Um de seus participantes me explicou qual é a cola que mantêm unidas essas sessões diárias no Ivaí.
"Sabe o que é", ele me disse, "todo mundo em Barretos deve dinheiro a pelo menos metade das outras pessoas daqui. O Ivaí é a Bolsa de Valores de Barretos. A cotação de um homem pode subir ou cair, com base em sua jogada mais recente. Ele comprou outra fazenda? Quanto pagou? Ele fez um bom negócio ou foi levado no papo por um vendedor esperto? Para quem mora em Barretos, essas informações são tão importantes quanto a nomeação de um novo ministro em Brasília".
Uma das características do Ivaí é que você não vai encontrar muita gente jovem por lá. Seus frequentadores são cavalheiros sérios e mais velhos. Embora alguns deles pareçam conseguir enganar o processo de envelhecimento com bastante êxito, de modo geral as cabeças dos clientes estão em processo de transformar-se em plataformas de pouso de mosquitos.
Jovens fãs de bandas com nomes tipo Nerve Damage não são bem-vindos no Ivaí. A perda maciça de cabelos não é a tragédia que muitos homens de Barretos acreditam ser. Quem vem à mente, imediatamente, é o falecido Yul Brynner.
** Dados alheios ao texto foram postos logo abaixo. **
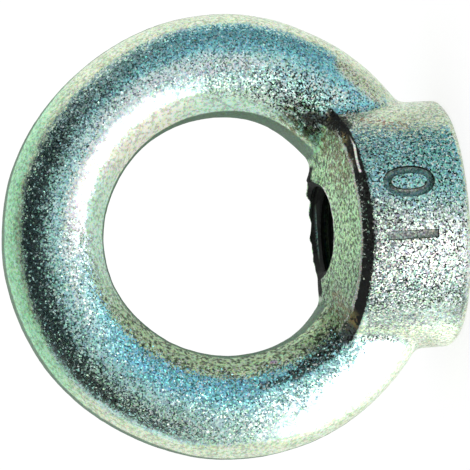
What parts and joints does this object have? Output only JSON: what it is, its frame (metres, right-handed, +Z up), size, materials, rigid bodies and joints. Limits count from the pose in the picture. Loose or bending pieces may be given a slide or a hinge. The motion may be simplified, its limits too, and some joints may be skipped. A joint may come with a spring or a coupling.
{
  "type": "lifting eye nut",
  "caption": "Forged steel ring on a round collar with a through-threaded hole and a flat seating face, for screwing onto a stud as a lifting point.",
  "frame": {"origin": "centre of the round seating face, where the thread axis meets it", "axes": "+Z up the thread axis to the ring, X across the ring and Y through its eye; the ring lies in the XZ plane"},
  "size_m": [0.045, 0.025, 0.0453],
  "materials": {
    "zinc_steel": "zinc plated over a blasted forging, fine bright grain with blue-green passivation tints and brown stains"
  },
  "bodies": {
    "root": {"eye_nut": "zinc_steel"}
  },
  "joints": []
}
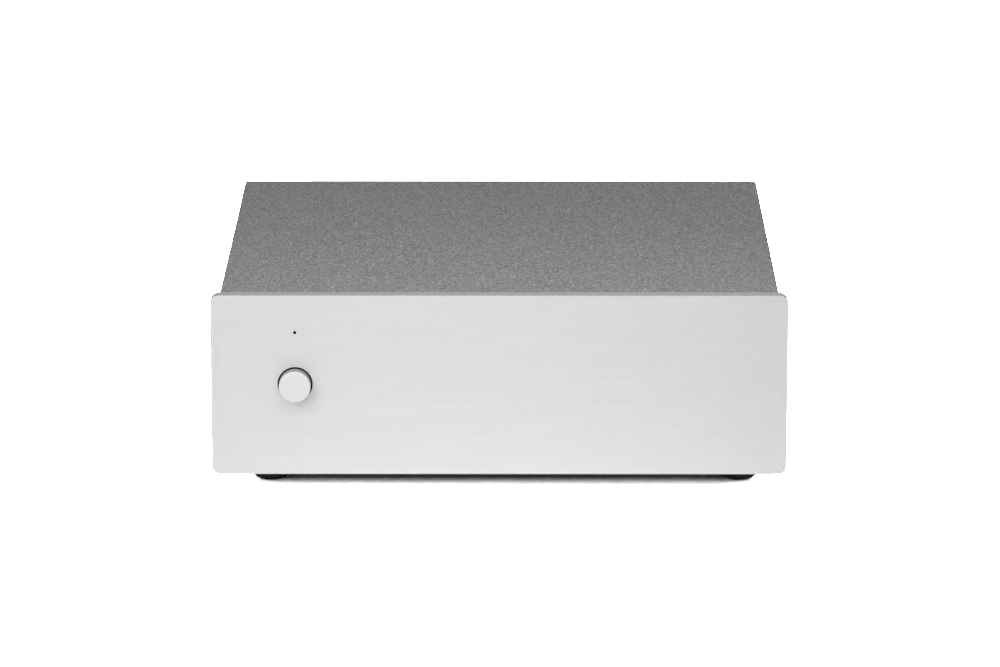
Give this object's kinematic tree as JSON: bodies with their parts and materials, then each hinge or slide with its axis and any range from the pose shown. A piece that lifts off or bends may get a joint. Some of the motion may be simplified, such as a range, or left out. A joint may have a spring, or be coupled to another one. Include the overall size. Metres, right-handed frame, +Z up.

Outra característica fascinante da turma bem-informada que frequente o Ivaí é a... ahn... a... bem, a barriga. A maioria dos clientes do Ivaí possui a aparência arredondada de homens que temem que os suprimentos de alimentos, como os conhecemos atualmente, vão acabar na segunda-feira que vem, logo depois do almoço, e que portanto resolveram tomar uma atitude.
Alguns poucos caubóis –e não vejo razão para não os surrarmos à morte com paus– conseguem chegar à meia-idade com corpos magros e esbeltos. A maioria de nós (e isto inclui quase toda a gangue do Ivaí), quando chegamos aos 40 anos, já contemos grandes extensões de tecido gorduroso. Este memorial a tudo de bom que comemos em excesso durante nossas vidas inteiras nos divide em duas seções, com a divisão feita meio a meio. Num navio, elas seriam chamadas de popa e proa.
Os corpos do pessoal que frequenta o Ivaí estão convencidos de que na segunda-feira que vem, logo depois do almoço, vão precisar da gordura armazenada daquele churrasco que comeram quando estavam na segunda série.
A única pessoa esbelta e bem-conservada no Ivaí é Jair, o cavalheiro que toma conta da caixa. Jair é a reencarnação viva de Gary Cooper. Seu elegante chapéu preto foi cuidadosamente moldado à melhor moda gaúcha. Jair é o saudador não-oficial da cidade de Barretos, aquele que nos dá as boas-vindas.
A coisa que vem mantendo Jair magro e belo (em meio ao oceano de comida e bebida que constitui boa parte da vida diária em Barretos) é, sem dúvida, seu abundante estoque de contagiante bom humor.